Employee resource groups (ERGs) are invaluable for enhancing the employee experience and creating inclusive cultures. A heightened awareness of systemic racism has forced many organizations to analyze their diversity, equity and inclusion (DEI) efforts, only to realize they were missing the mark. From reactive statements in response to protests, to hiring chief diversity officers without providing them resources to implement change, the line between performative DEI and change-making is thin. With DEI spending projected to reach $15.4 billion by 2026, many organizations now realize that DEI is an integral part of operations.

What Are ERGs?

ERGs are internal groups that connect employees of similar backgrounds and lived experiences. ERGs can also include allies as well as executive sponsors. ERGs can encompass many identities, such as groups for Black and Indigenous employees to populations such as young professionals, veterans, LGBTQIA+ and women. Even though ERGs have become a post-2020 near-mandatory component of an effective DEI strategy, the concept is not new.

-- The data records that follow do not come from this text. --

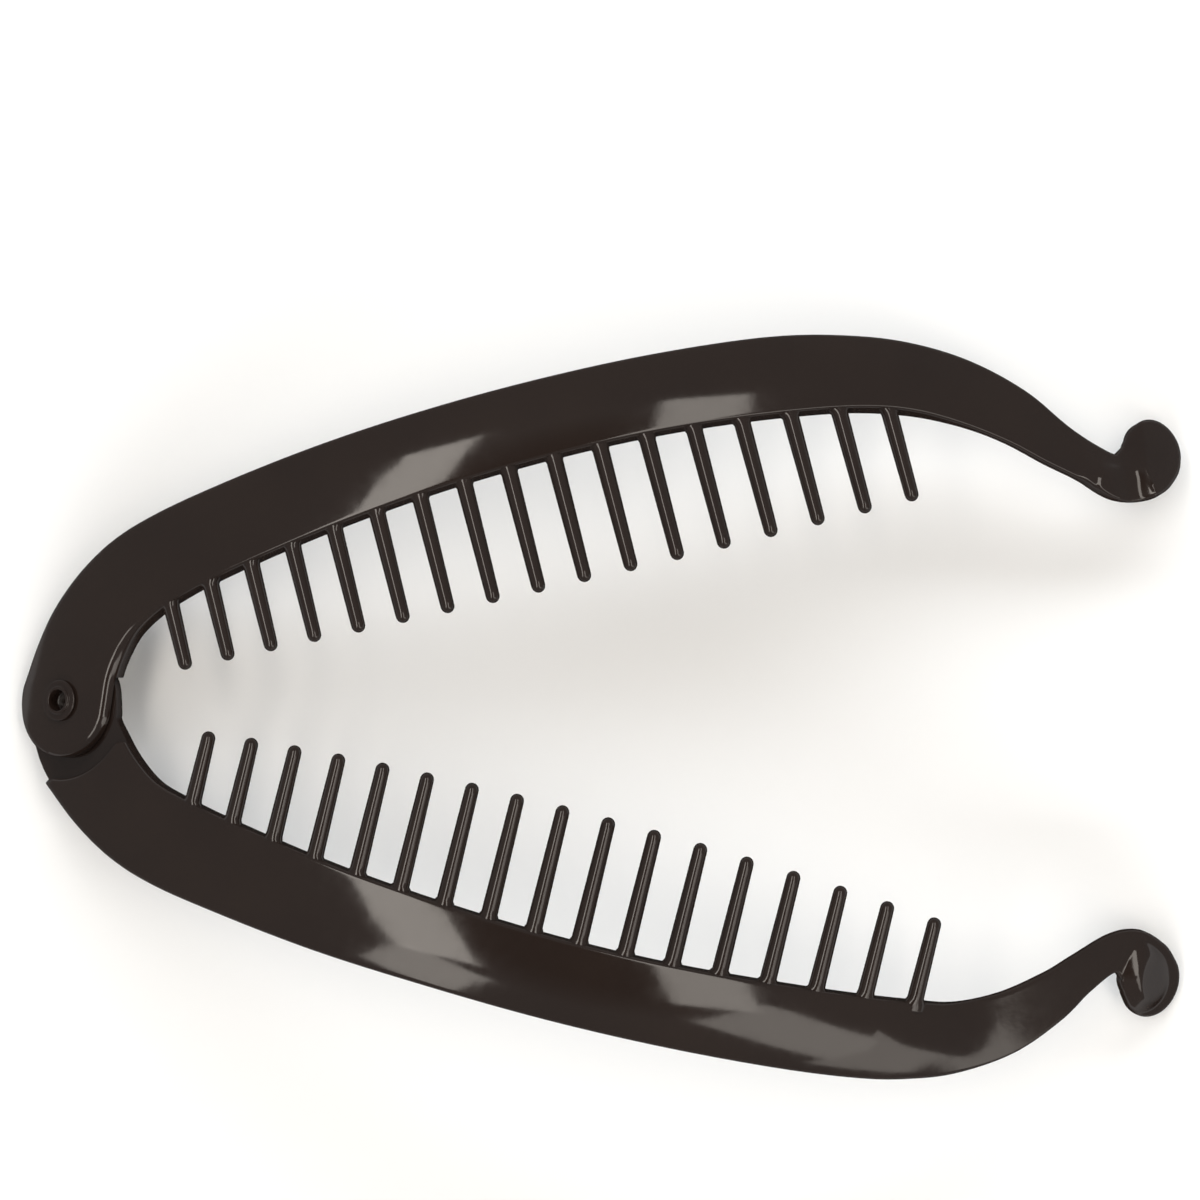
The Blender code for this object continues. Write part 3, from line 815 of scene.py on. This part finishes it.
def shoulder_cutter(name):
    """The cutter that frees the tongue. It rounds the shoulder's edge, and its corners in plan."""
    floor = LAP_LEVEL - LAP_CLEARANCE / 2
    (start,) = turned_rings([(SHOULDER_RADIUS, 0.0)])
    fronts, swell = [], []
    for x, y, _ in start:
        extra = 0.0
        for _ in range(CORNER_ROUNDS):
            grown = 1.0 + extra / SHOULDER_RADIUS
            front, inset = lower_front_at(x * grown, y * grown)
            extra = quarter_drop(inset, SHOULDER_CORNER)
        fronts.append(front)
        swell.append(extra)
    profile = [(0.0, floor, False), (0.0, floor + WALL_FOOT, False)]
    for step in range(ROLL_STEPS + 1):
        turn = math.pi / 2 * step / ROLL_STEPS
        out = SHOULDER_ROUNDING * (1.0 - math.cos(turn))
        profile.append((out, -SHOULDER_ROUNDING * (1.0 - math.sin(turn)), True))
    profile += [(*SHOULDER_FLARE, False), (SHOULDER_FLARE[0], FAR, False)]
    rings = []
    for out, height, follows_front in profile:
        ring = []
        for (x, y, _), front, extra in zip(start, fronts, swell):
            grown = 1.0 + (out + extra) / SHOULDER_RADIUS
            z = height + front + SHOULDER_CREASE if follows_front else height
            ring.append((x * grown, y * grown, z))
        rings.append(ring)
    return ring_solid(name, rings)


def turned_cutter(name, radius, bottom, top):
    """A plain round cutter about the hinge axis."""
    return ring_solid(name, turned_rings([(radius, bottom), (radius, top)]))


cutters = {
    "upper": [
        turned_cutter("ear_recess", EAR_RECESS_RADIUS, -FAR, LAP_LEVEL + LAP_CLEARANCE / 2),
        turned_cutter("ear_hole", HOLE_RADIUS, -FAR, FAR),
    ],
    "lower": [
        shoulder_cutter("tongue_recess"),
        turned_cutter("tongue_hole", HOLE_RADIUS, -FAR, FAR),
    ],
}


# %% Lay the arms on the arch and cut the hinge
SHARP_DEG = 38


def cut_with(obj, mesh):
    """Cuts a closed mesh out of an object with an exact Boolean."""
    tool = new_object(mesh.name, mesh)
    modifier = obj.modifiers.new(mesh.name, "BOOLEAN")
    modifier.object = tool
    modifier.operation = "DIFFERENCE"
    modifier.solver = "EXACT"
    graph = bpy.context.evaluated_depsgraph_get()
    result = bpy.data.meshes.new_from_object(obj.evaluated_get(graph))
    obj.modifiers.remove(modifier)
    obj.data = result
    bpy.data.objects.remove(tool)


for arm, side in SIDE.items():
    lay_out(arms[arm].data, side)
    lay_out(combs[arm].data, side)
    for mesh in cutters[arm]:
        cut_with(arms[arm], mesh)
    close_mesh(arms[arm])
    arms[arm].data.shade_smooth()
    arms[arm].data.set_sharp_from_angle(angle=math.radians(SHARP_DEG))
    open_up(arms[arm].data, arm)
    open_up(combs[arm].data, arm)

# %% [markdown]
# The rivet is hollow and moulded in the same plastic. Its front head is a thin flange with a raised lip
# round a blind bore, and its tail is a plain disc. It is turned from one profile whose corners are small
# arcs, since a lathe-like shape with hard corners would catch no light at its rims.

# %% The rivet
HEAD_GAP = 0.3
TONGUE_BACK = -3.55
RIVET_RADIUS = 1.9
FLANGE_RADIUS = 2.65
FLANGE_HEIGHT = 0.2
LIP_RADII = (1.4, 1.84)
LIP_HEIGHT = 0.27
BORE_DEPTH = 1.9
TAIL_HEIGHT = 0.5
BORE_ROUND = 0.35
LIP_INNER_ROUND = 0.12
LIP_OUTER_ROUND = 0.14
LIP_FOOT_ROUND = 0.08
RIM_ROUND = 0.16
RIVET_SIDES = 72


def arc(centre, radius, start_deg, end_deg, steps=5):
    """Points on an arc in the profile's plane."""
    turns = [math.radians(start_deg + (end_deg - start_deg) * k / steps) for k in range(steps + 1)]
    return [(centre[0] + radius * math.cos(a), centre[1] + radius * math.sin(a)) for a in turns]


def turned_mesh(name, profile, sides):
    """A closed mesh turned round Z from (radius, height) points, of which the first and last lie on Z."""
    turns = [2 * math.pi * k / sides for k in range(sides)]
    points = [(0.0, 0.0, profile[0][1]), (0.0, 0.0, profile[-1][1])]
    points += [(r * math.cos(a), r * math.sin(a), z) for r, z in profile[1:-1] for a in turns]
    last = len(profile) - 3
    faces = []
    for k in range(sides):
        here = [2 + ring * sides + k for ring in range(last + 1)]
        beside = [2 + ring * sides + (k + 1) % sides for ring in range(last + 1)]
        faces.append((0, here[0], beside[0]))
        faces += [(here[j], here[j + 1], beside[j + 1], beside[j]) for j in range(last)]
        faces.append((1, beside[last], here[last]))
    mesh = bpy.data.meshes.new(name)
    mesh.from_pydata([Vector(point) * MM for point in points], [], faces)
    return mesh


def rivet_mesh():
    """The rivet, turned from its profile and set at the hinge."""
    face = HEAD_GAP + FLANGE_HEIGHT
    lip = face + LIP_HEIGHT
    inner, outer = LIP_RADII
    tail = TONGUE_BACK - HEAD_GAP
    bottom = lip - BORE_DEPTH
    end = tail - TAIL_HEIGHT
    rim = FLANGE_RADIUS - RIM_ROUND
    profile = [(0.0, bottom)]
    profile += arc((inner - BORE_ROUND, bottom + BORE_ROUND), BORE_ROUND, -90, 0)
    profile += arc((inner + LIP_INNER_ROUND, lip - LIP_INNER_ROUND), LIP_INNER_ROUND, 180, 90)
    profile += arc((outer - LIP_OUTER_ROUND, lip - LIP_OUTER_ROUND), LIP_OUTER_ROUND, 90, 0)
    profile += arc((outer + LIP_FOOT_ROUND, face + LIP_FOOT_ROUND), LIP_FOOT_ROUND, 180, 270)
    profile += arc((rim, face - RIM_ROUND), RIM_ROUND, 90, 0)
    profile += [(FLANGE_RADIUS, HEAD_GAP), (RIVET_RADIUS, HEAD_GAP)]
    profile += [(RIVET_RADIUS, tail), (FLANGE_RADIUS, tail)]
    profile += arc((rim, end + RIM_ROUND), RIM_ROUND, 0, -90)
    profile += [(0.0, end)]
    mesh = turned_mesh("hinge_rivet_turned", profile, RIVET_SIDES)
    mesh.materials.append(rivet_brown)
    mesh.shade_smooth()
    mesh.transform(hinge)
    return mesh


rivet = new_object("moulded_rivet", rivet_mesh())
close_mesh(rivet)
rivet.data.set_sharp_from_angle(angle=math.radians(SHARP_DEG))

# %% [markdown]
# Each piece now moves with its body, and the frame's solid that it stands for is hidden. An arm's body
# and its teeth are one moulding on the real clip, so both stand for the same solid.

# %% Tie the pieces to the frame
for arm in SIDE:
    for piece in (arms[arm], combs[arm]):
        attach(piece, arm + "_arm")
        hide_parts(arm + "_comb_arm")
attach(rivet, "lower_arm")
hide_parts("hinge_rivet")

# %% [markdown]
# The camera looks almost straight down on the lying clip. Its place is found from the clip's own hinge:
# three angles say how the hinge stands in the picture, and two lengths say where it lies, with the
# picture's middle as zero. From 0.8 m away the picture is 156 mm wide at the clip.

# %% The camera
PICTURE_WIDTH = 0.156
VIEW_DISTANCE = 0.8
HINGE_IN_PICTURE = (-0.070139, -0.013063, 0.0)
HINGE_TURNS_DEG = {"Z": -2.5227, "X": -3.3571, "Y": -35.0}

to_picture = Matrix.Translation(HINGE_IN_PICTURE)
for axis, degrees in HINGE_TURNS_DEG.items():
    to_picture = to_picture @ Matrix.Rotation(math.radians(degrees), 4, axis)
picture = hinge @ to_picture.inverted()

lens = bpy.data.cameras.new("camera")
lens.sensor_width = 36.0
lens.lens = lens.sensor_width * VIEW_DISTANCE / PICTURE_WIDTH
lens.clip_start, lens.clip_end = 0.05, 20.0
camera = new_object("camera", lens)
camera.matrix_world = picture @ Matrix.Translation((0.0, 0.0, VIEW_DISTANCE))
bpy.context.scene.camera = camera
camera_lean = math.degrees(picture.col[2].xyz.angle((0, 0, 1)))
print("camera leans from the vertical by", round(camera_lean, 2), "degrees")

# %% [markdown]
# Gloss plastic shows its lights more than its colour, so the studio is laid out by what the clip should
# mirror. Two tall soft windows hang over it, left and right, and three lower ones stand towards the
# picture's foot. Each is a plain rectangle in a level plane above the clip, placed by the angles at which
# it is mirrored. Two broad lamps whiten the floor, and they are kept out of the gloss.

# %% Soft windows
LIGHT_HEIGHT = 0.75
WINDOW_WARMTH = (1.0, 0.93, 0.85)
WASH_COOLNESS = (0.97, 1.0, 1.03)


def soft_window(name, foot, head, width, brightness, mirrored=True):
    """A rectangular lamp above the clip, from foot to head. Both are mirrored angles in degrees."""
    ends = [Vector([LIGHT_HEIGHT * math.tan(math.radians(a)) for a in end]) for end in (foot, head)]
    run = ends[1] - ends[0]
    lamp = bpy.data.lights.new(name, "AREA")
    lamp.shape = "RECTANGLE"
    lamp.size, lamp.size_y = width, run.length
    lamp.energy = brightness * math.pi * width * run.length
    lamp.color = WINDOW_WARMTH if mirrored else WASH_COOLNESS
    obj = new_object(name, lamp)
    middle = ((ends[0] + ends[1]) / 2).to_3d() + Vector((0.0, 0.0, LIGHT_HEIGHT))
    turn = math.atan2(-run.x, run.y)
    obj.matrix_world = picture @ Matrix.Translation(middle) @ Matrix.Rotation(turn, 4, "Z")
    obj.visible_camera = False
    obj.visible_glossy = mirrored


soft_window("left_window", (-22.2, -17.0), (-22.2, 27.0), 0.177, 4.8)
soft_window("right_window", (15.5, -17.5), (15.5, 27.0), 0.162, 3.7)
soft_window("left_low_window", (-31.0, -31.0), (-21.5, -18.5), 0.20, 3.4)
soft_window("right_low_window", (17.0, -19.0), (35.0, -35.0), 0.24, 2.4)
soft_window("right_low_far_window", (33.0, -33.0), (66.0, -57.0), 0.38, 1.9)
soft_window("far_wash", (0.0, 52.0), (0.0, 68.0), 2.4, 6.2, mirrored=False)
soft_window("near_wash", (0.0, -70.0), (0.0, -56.0), 2.4, 6.2, mirrored=False)

# %% [markdown]
# The rest of the room is an even grey that the arms mirror all over, with a dark patch straight overhead,
# where the camera hangs. Below, it is pale at the horizon and dark straight down, which keeps the arms'
# side walls as dark as their fronts. The camera itself sees a pale room, so that the floor's far edge
# fades out in low views.

# %% The room
ROOM_GREY = 0.23
OVERHEAD_DARK = 0.05
OVERHEAD_EDGES_DEG = (24, 10)
HORIZON_PALE = 0.75
DOWN_DARK = 0.02
DOWN_SPAN = (-0.6, -0.05)
SEEN_PALE = 0.9
world = bpy.data.worlds.new("studio_room")
world.use_nodes = True
bpy.context.scene.world = world
room = world.node_tree
background = room.nodes["Background"]
looking = add_node(room, "ShaderNodeTexCoord").outputs["Generated"]
overhead = add_node(
    room, "ShaderNodeVectorMath", [looking, picture.col[2].xyz], operation="DOT_PRODUCT"
).outputs["Value"]
patch_edges = [math.cos(math.radians(a)) for a in OVERHEAD_EDGES_DEG]
grey = add_node(room, "ShaderNodeMapRange", [overhead, *patch_edges, ROOM_GREY, OVERHEAD_DARK])
height = add_node(room, "ShaderNodeSeparateXYZ", [looking]).outputs["Z"]
below = add_node(room, "ShaderNodeMapRange", [height, *DOWN_SPAN, DOWN_DARK, HORIZON_PALE])
is_below = add_node(room, "ShaderNodeMath", [height, 0.0], operation="LESS_THAN")
grey = add_node(room, "ShaderNodeMix", {"Factor": is_below, "A": grey, "B": below})
seen = add_node(room, "ShaderNodeLightPath").outputs["Is Camera Ray"]
shade = add_node(room, "ShaderNodeMix", {"Factor": seen, "A": grey, "B": SEEN_PALE})
room.links.new(shade.outputs[0], background.inputs["Color"])

# %% [markdown]
# The clip lies on a plain pale board. It is a wide disc, so that its edge is far outside every view. The
# gloss doesn't mirror it, since a board right behind the arms would line every side wall with a bright
# band.

# %% The floor
FLOOR_RADIUS = 4.0
FLOOR_DROP = 0.0001
bm = bmesh.new()
bmesh.ops.create_circle(bm, cap_ends=True, segments=96, radius=FLOOR_RADIUS)
bmesh.ops.translate(bm, verts=bm.verts, vec=(0.0, 0.0, -FLOOR_DROP))
floor_mesh = bpy.data.meshes.new("pale_floor")
bm.to_mesh(floor_mesh)
bm.free()
floor = new_object("pale_floor", floor_mesh)
board = bpy.data.materials.new("matt_white_board")
board.use_nodes = True
board_shader = board.node_tree.nodes["Principled BSDF"]
board_shader.inputs["Base Color"].default_value = linear("#f7f7f6")
board_shader.inputs["Roughness"].default_value = 0.9
board_shader.inputs["Specular IOR Level"].default_value = 0.1
floor_mesh.materials.append(board)
floor.visible_glossy = False

# %% [markdown]
# Product photographs are shown with a plain tone curve, so the scene uses the standard view.

# %% Finish
bpy.context.scene.view_settings.view_transform = "Standard"
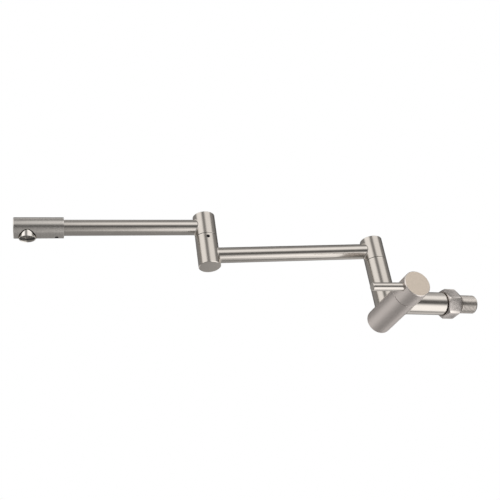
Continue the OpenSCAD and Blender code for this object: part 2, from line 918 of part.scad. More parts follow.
module outlet_nozzle() {
    nozzle_r = nozzle_d / 2;
    neck_r = nozzle_neck_d / 2;
    bore_r = aerator_d / 2;
    color(chrome)
        at_outlet()
            difference() {
                rotate_extrude()
                    polygon([
                        [0, -nozzle_drop],
                        [neck_r - edge_break, -nozzle_drop],
                        [neck_r, edge_break - nozzle_drop],
                        [neck_r, nozzle_top - nozzle_seat_h],
                        [nozzle_r, nozzle_top - nozzle_seat_h],
                        [nozzle_r, nozzle_top],
                        [0, nozzle_top]
                    ]);
                translate([0, 0, -nozzle_drop])
                    cylinder(h = nozzle_mouth_chamfer, r1 = bore_r + nozzle_mouth_chamfer, r2 = bore_r);
                drill(bore_r, -nozzle_drop - cut, aerator_seat);
                drill(aerator_washer_hole_d / 2, -nozzle_drop, nozzle_top + cut);
            }
}

module aerator_washer() {
    color(rubber)
        at_outlet()
            difference() {
                drill(cage_d / 2, aerator_top, aerator_seat);
                drill(aerator_washer_hole_d / 2, aerator_top - cut, aerator_seat + cut);
            }
}

module aerator_cage() {
    lip_top = aerator_bottom + aerator_lip_h;
    color(plastic)
        at_outlet()
            difference() {
                drill(cage_d / 2, aerator_bottom, aerator_top);
                drill(cage_bore_d / 2, lip_top, aerator_top - diffuser_t);
                drill(cage_bore_d / 2 - aerator_lip_w, aerator_bottom - cut, lip_top + cut);
                for (i = [1:diffuser_holes])
                    rotate([0, 0, i * 360 / diffuser_holes])
                        translate([cage_bore_d / 3, 0, 0])
                            drill(diffuser_hole_r, aerator_bottom, aerator_top + cut);
            }
}

module aerator_grid() {
    pitch = (grid_d - grid_bar) / grid_count;
    hole = pitch - grid_bar;
    rim_r = grid_d / 2 - grid_rim_w;
    color(chrome)
        at_outlet()
            translate([0, 0, aerator_bottom + aerator_lip_h])
                linear_extrude(grid_t)
                    difference() {
                        circle(d = grid_d);
                        for (i = [0:grid_count - 1])
                            for (j = [0:grid_count - 1])
                                grid_hole(pitch, hole, rim_r, i, j);
                    }
}

// One square gap of the grid, left out where it would break the rim
module grid_hole(pitch, hole, rim_r, i, j) {
    x = (i - (grid_count - 1) / 2) * pitch;
    y = (j - (grid_count - 1) / 2) * pitch;
    corner = norm([abs(x) + hole / 2, abs(y) + hole / 2]);
    if (corner < rim_r)
        translate([x, y])
            square(hole, center = true);
}

inlet_nipple();
union_washer();
union_nut();
inlet_tube();
valve_body();
cartridge_body();
cartridge_seat_seal();
fixed_ceramic_disc();
turning_ceramic_disc();
cartridge_spindle();
spindle_o_rings();
knob();
lever_rod();
column_tube();
column_set_screw();
column_head();
column_o_rings();
column_washer();
inner_arm_tube();
elbow_socket();
elbow_set_screw();
elbow_head();
elbow_o_rings();
elbow_washer();
outer_arm_tube();
spout_sleeve();
spout_set_screw();
spout_o_ring();
outlet_nozzle();
aerator_washer();
aerator_cage();
aerator_grid();
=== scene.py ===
"""Looks of a wall mounted pot filler with a folding arm: finishes, wall thread, studio and camera.

All lengths are in metres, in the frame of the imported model: +X runs along the inlet into the wall,
+Z up the column and -Y towards the knob.
"""

import json
import logging
import math
from dataclasses import dataclass, field, replace
from enum import Enum
from typing import Any, Mapping, Sequence

import bmesh
import bpy
from mathutils import Matrix, Vector


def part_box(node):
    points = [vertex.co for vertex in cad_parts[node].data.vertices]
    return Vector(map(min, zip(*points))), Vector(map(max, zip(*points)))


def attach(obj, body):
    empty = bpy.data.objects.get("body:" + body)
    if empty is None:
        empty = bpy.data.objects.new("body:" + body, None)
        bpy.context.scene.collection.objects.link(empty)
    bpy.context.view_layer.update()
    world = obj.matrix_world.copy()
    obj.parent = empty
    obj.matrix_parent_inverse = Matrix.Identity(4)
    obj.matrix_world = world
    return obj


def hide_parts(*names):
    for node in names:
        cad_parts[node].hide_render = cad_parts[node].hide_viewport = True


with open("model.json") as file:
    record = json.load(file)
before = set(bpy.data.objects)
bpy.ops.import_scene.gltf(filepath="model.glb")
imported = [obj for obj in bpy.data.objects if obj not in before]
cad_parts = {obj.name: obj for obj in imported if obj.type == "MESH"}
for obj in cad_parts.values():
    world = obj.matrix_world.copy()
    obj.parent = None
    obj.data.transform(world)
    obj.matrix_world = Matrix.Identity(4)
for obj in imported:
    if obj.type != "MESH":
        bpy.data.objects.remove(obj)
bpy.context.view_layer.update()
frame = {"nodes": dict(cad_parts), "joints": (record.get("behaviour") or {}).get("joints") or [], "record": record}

MM = 0.001
MERGE_DISTANCE = 0.001 * MM
SMOOTH_ANGLE = 30.0
IMAGE_SIDE = 500
HALF_TURN = 180.0
WHITE = (1.0, 1.0, 1.0)
WARM_WHITE = (1.02, 1.0, 0.99)
MIX_FACTOR, MIX_FIRST, MIX_SECOND, MIX_COLOUR = 0, 6, 7, 2

log = logging.getLogger("pot_filler")

Colour = tuple[float, float, float]
Operand = "Link | float"


class Link:
    """An output socket. One that gives a number takes part in sums, differences and products."""

    def __init__(self, graph: "Graph", socket: bpy.types.NodeSocket) -> None:
        """Wraps a socket.

        Args:
            graph: The node graph that holds the socket.
            socket: An output socket.
        """
        self.graph = graph
        self.socket = socket

    def _math(self, operation: str, *operands: Operand) -> "Link":
        """Adds a Math node.

        Args:
            operation: The Math node's operation.
            operands: Links or numbers, in the node's order.

        Returns:
            The node's result.
        """
        return self.graph.node("ShaderNodeMath", {"operation": operation}, dict(enumerate(operands)))

    def __add__(self, other: Operand) -> "Link":
        """Adds a link or a number."""
        return self._math("ADD", self, other)

    def __radd__(self, other: Operand) -> "Link":
        """Adds to a number."""
        return self._math("ADD", other, self)

    def __sub__(self, other: Operand) -> "Link":
        """Takes a link or a number away."""
        return self._math("SUBTRACT", self, other)

    def __rsub__(self, other: Operand) -> "Link":
        """Takes this away from a number."""
        return self._math("SUBTRACT", other, self)

    def __mul__(self, other: Operand) -> "Link":
        """Multiplies by a link or a number."""
        return self._math("MULTIPLY", self, other)

    def __rmul__(self, other: Operand) -> "Link":
        """Multiplies a number by this."""
        return self._math("MULTIPLY", other, self)

    def arcsine(self) -> "Link":
        """The angle whose sine this is, in radians."""
        return self._math("ARCSINE", self)

    def absolute(self) -> "Link":
        """The number without its sign."""
        return self._math("ABSOLUTE", self)

    def step(self, low: float, high: float) -> "Link":
        """A smooth step.

        Args:
            low: The value at which the step is 0.
            high: The value at which the step is 1.

        Returns:
            A number from 0 to 1.
        """
        return self.graph.node(
            "ShaderNodeMapRange",
            {"interpolation_type": "SMOOTHSTEP", "clamp": True},
            {"Value": self, "From Min": low, "From Max": high},
        )


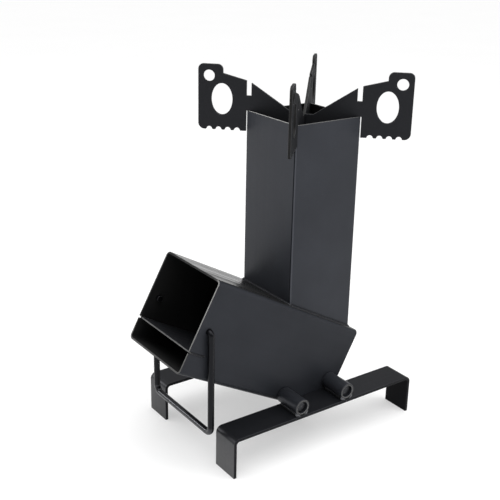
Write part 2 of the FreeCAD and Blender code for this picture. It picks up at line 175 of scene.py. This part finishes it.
def turned_place(tree, place, turn, stretch):
    """Coordinates turned and then stretched, for marks that run one way."""
    turned = shader(tree, "Mapping", {"Vector": place, "Rotation": turn}).outputs[0]
    return shader(tree, "Mapping", {"Vector": turned, "Scale": stretch}).outputs[0]


def finish_material(material, inputs):
    tree = material.node_tree
    surface = shader(tree, "BsdfPrincipled", inputs)
    output = shader(tree, "OutputMaterial")
    tree.links.new(surface.outputs[0], output.inputs[0])
    return material


# ---------------------------------------------------------------- materials
ALONG_TUBE = (0, -TILT, 0)    # turns that lay an X axis along a surface's marks
ALONG_BAR = (0, 0, 0)
UPRIGHT = (0, math.radians(90), 0)
MOTTLING_SCALE = 14.0
GRAIN_SCALE = 380.0
PEEL_SCALE = 1150.0
SPECK_SCALE = 900.0
CHIP_SCALE = 520.0
WEAR_SCALE = 160.0
PEEL_DEPTH = 0.05 * MM
STREAK_DEPTH = 0.06 * MM
SAW_MARK_DEPTH = 0.05 * MM
CRUMB_DEPTH = 0.12 * MM
FINE_STREAKS = (2.5, 210, 210)    # streaks per metre on the turned X, Y and Z axes
TOP_STREAKS = (2.5, 150, 150)
SAW_MARKS = (60, 60, 900)         # marks per metre on the turned X, Y and Z axes
LASER_MARKS = (800, 40, 800)
FLOOR_LIGHT_TOP = 110 * MM               # height up a foot to which the painted light from the floor reaches
SOOT_SHADE = 0.004
CHIP_COLOUR = grey(0.16, 0.03)
COOL_SHEEN = (0.90, 0.91, 1.0, 1)
TOP_SHEEN = (1.0, 0.98, 1.0, 1)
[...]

The first version of an ERG in the U.S. was created in the 1960s by Xerox. The Xerox National Black Employees Caucus amplified Black voices to help push the needle on culture change. Since then, approximately 90% of Fortune 500 companies have implemented ERGs.

How Do ERGs Support Organizational DEI Efforts and the Employee Experience?

ERGs help drive effective DEI strategies. At a time when only 39% of companies have DEI-focused roles, ERGs can help bridge the gap. From helping underrepresented employee populations to attracting the next wave of talent, ERGs are good for business. L&D leaders can have a large influence on the overarching goals for an organization. DEI is an integral part of modern workplace training, and organizations should empower their L&D teams to weave it into the company-wide learning plan for employees.

ERGs give employees a shared space to share their stories and feel empowered. They also help employees from dominant groups learn more about the lived experiences of their colleagues and how they can move from passive to active allies.

In addition to providing employees with a psychologically safe space, ERGs are vital for creating feelings of inclusion at work. A 2022 Ipsos study found that 88% of working Americans agree that belonging fosters increased productivity. They also noted that 76% of respondents felt belonging includes just and respectful treatment. Studies like these highlight the importance of creating a company culture that is employee-centric and helps employees feel comfortable bringing their authentic selves to work.

How Can Training Professionals and Organizations Better Support Their ERGs?

Great Places to Work (GPTW) conducted a study on ERGs and came back with interesting results. For starters, there was a noted disconnect between how well executive sponsors felt the organization was doing versus ERG leads. Their research found that while 100% of the interviewed executive sponsors feel that their organization actively supports ERG participation, only 52% of ERG leaders feel the same. These figures remind us of the all-too-familiar disconnect of organizations that talk the DEI talk but don’t walk the walk. One of the biggest indicators of an organization that doesn’t prioritize ERGs as part of DEI is where they allocate resources. The GPTW study noted that 51% of respondents said they have an annual budget of $5,000 or less.

On top of their actual job, leads are responsible for recruiting, engaging, and organizing activities for the ERG. With tasks ranging from things like organizing volunteer days and running the ERG’s meetings, to sourcing a guest speaker or putting on an all-company activity, ERG leads have a lot to juggle. This creates the “perfect” environment for ERG leads (who tend to be members of the underrepresented group), to feel burned out, face pushback and grapple with microaggressions from colleagues, and feel frustrated from a lack of support from executives.

In addition to financial support for ERGs, organizations can also offer continuous learning opportunities that help foster cultures of inclusion. By incorporating lessons on topics such as active listening and emotional intelligence, ERG members can feel seen and supported and allies receive resources to educate themselves on the challenges their underrepresented colleagues face, becoming stronger change makers. This training can also serve as discussion starters for ERG meetings and arm employees with tools to navigate difficult conversations.

Companies can no longer coast on passive DEI policies — DEI is a business imperative and environmental, social and governance (ESG) necessity. The data speaks for itself: diverse companies outperform their less diverse counterparts in profitability by 36%. Start making investments in your people now by supporting and funding your ERGs. Your underrepresented employees and their allies will thank you.